**Input rows:**
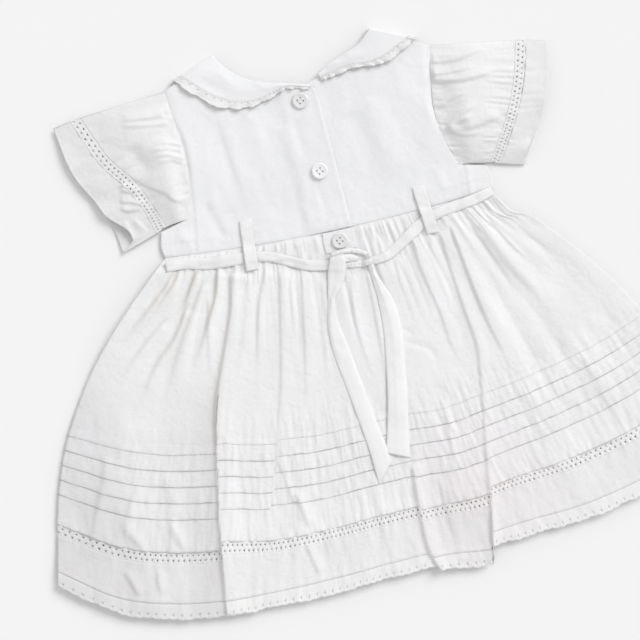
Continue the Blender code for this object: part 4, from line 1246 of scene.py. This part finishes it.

==

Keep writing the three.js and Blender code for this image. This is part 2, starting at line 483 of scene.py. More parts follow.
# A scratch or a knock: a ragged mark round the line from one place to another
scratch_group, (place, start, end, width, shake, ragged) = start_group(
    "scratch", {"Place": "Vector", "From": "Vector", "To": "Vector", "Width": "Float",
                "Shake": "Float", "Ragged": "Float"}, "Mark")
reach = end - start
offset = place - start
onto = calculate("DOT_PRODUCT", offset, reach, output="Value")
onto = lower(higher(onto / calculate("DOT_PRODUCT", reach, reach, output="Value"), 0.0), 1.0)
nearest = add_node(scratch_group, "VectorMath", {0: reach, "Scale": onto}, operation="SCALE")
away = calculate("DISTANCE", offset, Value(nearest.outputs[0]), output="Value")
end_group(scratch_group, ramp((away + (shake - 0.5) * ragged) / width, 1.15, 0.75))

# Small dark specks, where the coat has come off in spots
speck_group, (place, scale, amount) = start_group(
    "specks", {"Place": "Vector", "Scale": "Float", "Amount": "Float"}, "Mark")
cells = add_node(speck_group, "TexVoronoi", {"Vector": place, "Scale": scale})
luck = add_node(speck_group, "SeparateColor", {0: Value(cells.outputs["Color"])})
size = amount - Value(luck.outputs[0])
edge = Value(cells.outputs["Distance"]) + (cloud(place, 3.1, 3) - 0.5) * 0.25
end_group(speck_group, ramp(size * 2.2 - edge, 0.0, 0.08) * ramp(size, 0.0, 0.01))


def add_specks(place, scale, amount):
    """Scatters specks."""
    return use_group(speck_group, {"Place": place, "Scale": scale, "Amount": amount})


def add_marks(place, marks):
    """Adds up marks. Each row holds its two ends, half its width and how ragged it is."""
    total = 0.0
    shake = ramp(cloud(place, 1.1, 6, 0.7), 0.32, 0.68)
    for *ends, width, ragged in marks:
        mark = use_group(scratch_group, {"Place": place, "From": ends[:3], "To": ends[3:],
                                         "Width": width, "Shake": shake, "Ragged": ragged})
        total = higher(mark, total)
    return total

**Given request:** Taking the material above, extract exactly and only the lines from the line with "Keep writing the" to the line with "return total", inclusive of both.

**Right answer:**
Keep writing the three.js and Blender code for this image. This is part 2, starting at line 483 of scene.py. More parts follow.
# A scratch or a knock: a ragged mark round the line from one place to another
scratch_group, (place, start, end, width, shake, ragged) = start_group(
    "scratch", {"Place": "Vector", "From": "Vector", "To": "Vector", "Width": "Float",
                "Shake": "Float", "Ragged": "Float"}, "Mark")
reach = end - start
offset = place - start
onto = calculate("DOT_PRODUCT", offset, reach, output="Value")
onto = lower(higher(onto / calculate("DOT_PRODUCT", reach, reach, output="Value"), 0.0), 1.0)
nearest = add_node(scratch_group, "VectorMath", {0: reach, "Scale": onto}, operation="SCALE")
away = calculate("DISTANCE", offset, Value(nearest.outputs[0]), output="Value")
end_group(scratch_group, ramp((away + (shake - 0.5) * ragged) / width, 1.15, 0.75))

# Small dark specks, where the coat has come off in spots
speck_group, (place, scale, amount) = start_group(
    "specks", {"Place": "Vector", "Scale": "Float", "Amount": "Float"}, "Mark")
cells = add_node(speck_group, "TexVoronoi", {"Vector": place, "Scale": scale})
luck = add_node(speck_group, "SeparateColor", {0: Value(cells.outputs["Color"])})
size = amount - Value(luck.outputs[0])
edge = Value(cells.outputs["Distance"]) + (cloud(place, 3.1, 3) - 0.5) * 0.25
end_group(speck_group, ramp(size * 2.2 - edge, 0.0, 0.08) * ramp(size, 0.0, 0.01))


def add_specks(place, scale, amount):
    """Scatters specks."""
    return use_group(speck_group, {"Place": place, "Scale": scale, "Amount": amount})


def add_marks(place, marks):
    """Adds up marks. Each row holds its two ends, half its width and how ragged it is."""
    total = 0.0
    shake = ramp(cloud(place, 1.1, 6, 0.7), 0.32, 0.68)
    for *ends, width, ragged in marks:
        mark = use_group(scratch_group, {"Place": place, "From": ends[:3], "To": ends[3:],
                                         "Width": width, "Shake": shake, "Ragged": ragged})
        total = higher(mark, total)
    return total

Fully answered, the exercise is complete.